As a teenager, I craved for the experience of being high. Psychedelic drugs like LSD were very attractive to me, and I longed for the transcendent feeling of experiencing something outside of my body. A friend encouraged me to try cocaine as a first step, and I agreed. I had no doubt it was against God’s will, but I did not care. I made plans to have my first drug experience after a high school dance, and I was very excited.

At the dance, a childhood friend of mine was very drunk and needed help getting to the bathroom. When I told him what I planned to do that night, he implored me not to take drugs. He said that very night his father had kicked him out of his house because of his drug use and that drugs had messed up his life. He said he had always respected me for staying clean. His unwelcome drunken sermon pricked my conscience enough to make me reluctantly decide not to go through with my plans. As I walked back to my car in the darkness to drive home, I said aloud to God, “Why don’t you just leave me alone!” I felt pursued by the “hound of heaven”[1] who had a claim on my life, though I did not want to bend my knee to this ravenous God who would devour me and my dreams. At least not until I had drunk more deeply from the forbidden cup.

Eventually, in the fall of 1980, both my fear of hell and my desire to be right with God drove me to repentance. The first step was awful, similar to what it must feel like to jump out of an airplane without a parachute. The break-up with my girlfriend was painful. She didn't understand why I had to break up with her when I still liked her.

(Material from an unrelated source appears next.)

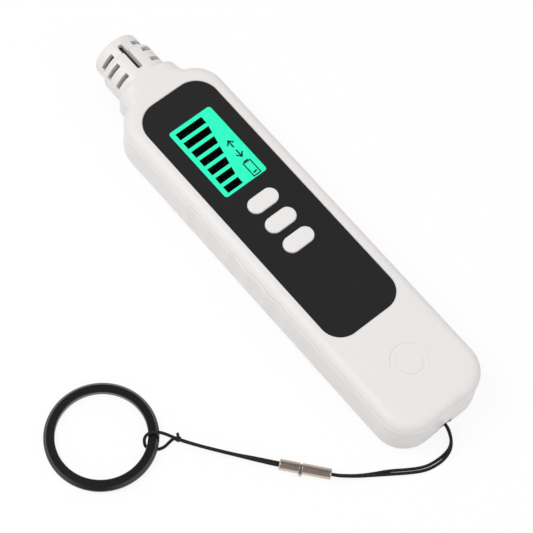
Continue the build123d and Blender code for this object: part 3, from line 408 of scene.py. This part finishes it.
# Nose, the white sensor cage that is clipped between the two shells and flush with the front.
# It is moulded in one, with slots that let the gas in and a shallow strip down its front.
CAGE_LOW, CAGE_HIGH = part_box("sensor_cage")
NOSE_Z = (CAGE_LOW[2] + CAGE_HIGH[2]) / 2
SEAM_Y = 59.1 * MM
TIP_Y = CAGE_HIGH[1]
COLLAR = (11.1 * MM, 8.6 * MM, 6.0 * MM)
SEAM_SECTION = (11.1 * MM, 8.6 * MM, 3.6 * MM)
NECK = (9.0 * MM, 8.5 * MM, 7.4 * MM)
TIP = (8.05 * MM, 8.05 * MM, 8.05 * MM)
COLLAR_STEP = (63.0 * MM, 66.0 * MM)
NECK_STEP = (73.5 * MM, 75.6 * MM)
TIP_ROUNDING = 1.3 * MM
SPIGOT_RADIUS = 6.2 * MM
SPIGOT_START = CAGE_LOW[1]
BORE_RADIUS = 5.5 * MM
TIP_WALL = 1.4 * MM
SLOT_YS = (67.95 * MM, 72.35 * MM, 76.55 * MM)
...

But the pain of the breakup and all of the loss of self that it represented was soon replaced with an inexpressible joy in knowing that I now belonged to God, I had embraced my salvation in Christ, and I would now be “married” to God. For the following two years, I was “in love” with Jesus in a fresh and special way, much like newlyweds who cannot bear to be apart.[2]

With 38 years of following Christ behind me, I still don't like the feeling of giving up what I love. I hear God daily calling me to put aside my natural inclinations, my hopes and dreams, and taking on his.

Sometimes he calls me to take an intern to lunch, meet with a job seeker, or set aside my weekend plans to follow my wife’s agenda. I have been called to prolonged fasting, to give up a job I loved for the sake of my family, to sell my most prized possession—my stereo—in college and give the money to the poor, and even give up my plans to marry (only to have marriage given back to me). Whether big or small, God is a demanding and “jealous God” (Exod. 20:4-5). His demands are incessant.

And yet my friends and family will tell you that I'm not a dour ascetic weighed down by the burdens of self-denial, but a joyful and happy person overwhelmed with the temporal blessings I have received. One friend even labels me “annoyingly happy.” I am content with my life—not with every aspect of my life, of course, but with the totality of my life. In fact, the joy I know is a byproduct of death to self.

The ongoing hardship of “giving up” and “giving away” doesn't begin to compare with the joy of knowing Christ. All of my God-imposed acts of self-denial pale in comparison with what I experience here and now in my walk with God, much less with the “glory that will be revealed in us” when we see God face to face (Rom. 8:18).

[1] From a poem by the same name by Francis Thompson (1893).

[2] I still love Christ deeply and passionately, but, much like my maturing love for my wife, it is no longer the intense euphoria of those early years. This change in my emotions is not sinful or due to a lack of zeal. Some people mistake feelings for commitment. But it is our will that counts. I am glad not to have all of the emotional undulations—for my God or my wife—of my adolescence.